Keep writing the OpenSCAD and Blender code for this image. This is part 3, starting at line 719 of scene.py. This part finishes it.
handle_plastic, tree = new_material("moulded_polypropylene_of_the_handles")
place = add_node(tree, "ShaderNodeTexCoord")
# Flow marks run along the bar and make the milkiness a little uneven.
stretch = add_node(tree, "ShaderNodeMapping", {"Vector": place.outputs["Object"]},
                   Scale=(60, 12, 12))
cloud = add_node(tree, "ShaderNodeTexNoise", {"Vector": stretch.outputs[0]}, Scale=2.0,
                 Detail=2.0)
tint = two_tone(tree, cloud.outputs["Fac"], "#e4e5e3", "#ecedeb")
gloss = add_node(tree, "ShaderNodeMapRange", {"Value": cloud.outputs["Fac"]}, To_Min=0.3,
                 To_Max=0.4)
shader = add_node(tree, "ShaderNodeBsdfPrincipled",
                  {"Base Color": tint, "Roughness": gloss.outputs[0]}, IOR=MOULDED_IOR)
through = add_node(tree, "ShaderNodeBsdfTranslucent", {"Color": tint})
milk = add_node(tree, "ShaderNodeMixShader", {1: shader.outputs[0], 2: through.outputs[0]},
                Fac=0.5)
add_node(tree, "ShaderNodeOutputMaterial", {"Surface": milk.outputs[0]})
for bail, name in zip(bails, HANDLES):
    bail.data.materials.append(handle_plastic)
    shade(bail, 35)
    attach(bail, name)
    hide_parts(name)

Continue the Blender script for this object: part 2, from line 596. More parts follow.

- Exercise goal: Transcribe, word for word, every line from the one containing "hide_parts(name)" through the final line of the entries, and nothing else.

- Reply:
    hide_parts(name)

Continue the Blender script for this object: part 2, from line 596. More parts follow.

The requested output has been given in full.